Every week, at least two elephants are killed by farmers defending their crop. The number of human deaths due to the conflict is not even on record but believed be over 50 every year. The Department estimates crop damage to be an astounding Rs. 1.2 billion annually.

"The country's policies and programmes for elephant conservation are based on the faulty premise that there is a population decline. Meanwhile, the measures adopted to combat the human-elephant conflict are ad-hoc and short term," said Dr. Sarath Kotagama.

"There is, therefore a clear need to re-think our strategies for elephant conservation and also build up a long-term plan to manage the human-elephant conflict, taking into consideration the outcomes current research."

Elephant population trends

We believe that at the turn of the last century- in 190- there were around 10,000 elephants in Sri Lanka. However, this figure is hypothetical and based on an estimate done by C. W. Nicholas in 1953.

The official record keeping of the Department of wild Life began in the 1950s and at this time, there appears to have been a very steep decline in numbers.

The 1951 estimate is 100-1500 animals in the island. By 1956 this figure drops even lower to 750-800 animals as reported in the department of Wildlife Conservation administrative reports.

During this period, the government still encouraged the killing of elephants as pests.

But despite this population collapse, by the 1960s the elephant numbers were on the rise again. C. E. Norris of the then Wild Life Protection Society in a 1967 report shows that population growth was favourable.

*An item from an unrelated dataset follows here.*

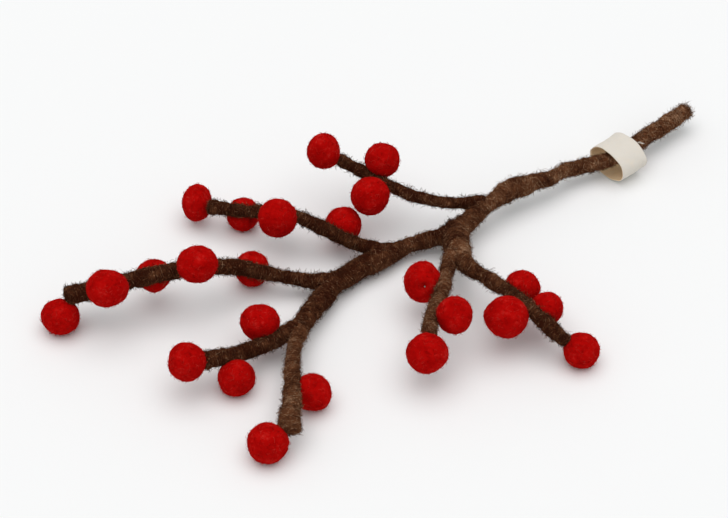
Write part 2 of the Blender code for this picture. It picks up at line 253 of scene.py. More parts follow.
def strands(lines, facing, radius, tone, area=(0.0, 0.0, 1.0, 1.0)):
    """Fibres along lines, an array of fibres by points by three.

    Three corners stand round each inner point at the fibre's radius, a third of a circle apart from the side
    that faces the same way as facing, and the two end points are sharp tips."""
    count, length = lines.shape[:2]
    lines = np.maximum(lines, (-np.inf, -np.inf, LOWEST_FIBRE))
    along = unit(np.gradient(lines, axis=1))
    side = unit(np.cross(along, facing))
    top = np.cross(side, along)
    inner = slice(1, length - 1)
    turns = (2 * np.pi / 3 * np.arange(3))[:, None]
    ring = top[:, inner, None] * np.cos(turns) + side[:, inner, None] * np.sin(turns)
    ring = lines[:, inner, None] + ring * radius[:, None, None, None]
    points = np.concatenate([lines[:, :1], ring.reshape(count, -1, 3), lines[:, -1:]], axis=1)

    rings = length - 2
    each = 2 + 3 * rings
    first = each * np.arange(count)[:, None, None]
    i, k = [index.ravel() for index in np.meshgrid(np.arange(rings - 1), np.arange(3), indexing="ij")]
    after = (k + 1) % 3
    walls = 1 + np.stack([i * 3 + k, i * 3 + after, i * 3 + 3 + after, i * 3 + 3 + k], 1)
    root = [[0, 2, 1], [0, 3, 2], [0, 1, 3]]
    last = each - 4
    tip = [[each - 1, last, last + 1], [each - 1, last + 1, last + 2], [each - 1, last + 2, last]]

    columns = math.ceil(math.sqrt(count))
    cell = np.stack([np.arange(count) % columns, np.arange(count) // columns], 1)[:, None, None]

    def on_map(row, side):
        """Map places in each fibre's own cell, from each corner's row and side."""
        place = np.stack([np.array(row) / (rings + 1), np.array(side) / 3], axis=-1)
        return ((cell + 0.1 + 0.8 * place) / columns).reshape(-1, place.shape[1], 2)

    wall_map = on_map(np.stack([i + 1, i + 1, i + 2, i + 2], 1), np.stack([k, k + 1, k + 1, k], 1))
    fan_rows = [[0, 1, 1]] * 3 + [[rings + 1, rings, rings]] * 3
    fan_sides = [[x + 0.5, x + 1, x] for x in range(3)] + [[x + 0.5, x, x + 1] for x in range(3)]
    fan_map = on_map(fan_rows, fan_sides)
    quads = (first + walls).reshape(-1, 4)
    triangles = (first + np.array(root + tip)).reshape(-1, 3)
    tone = np.repeat(tone, each)
    return shape(points.reshape(-1, 3), quads, triangles, wall_map, fan_map, tone, None, area)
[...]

By the late 1960s, estimates point to populations over 1500 and some even top 2000. Since then there have been many studies by various experts and institutions. But newer estimates done during the last two decades point to population of 3000 and over. The latest estimate by the DWLC puts the figure at an all- time high of 5000.

This trend challenges the popular notion of elephant population decline. Although we are far from the assumed population of 10,000 animals of 1900, elephant numbers have shown a trend of increase from the 1950s not a decline as popularly believed.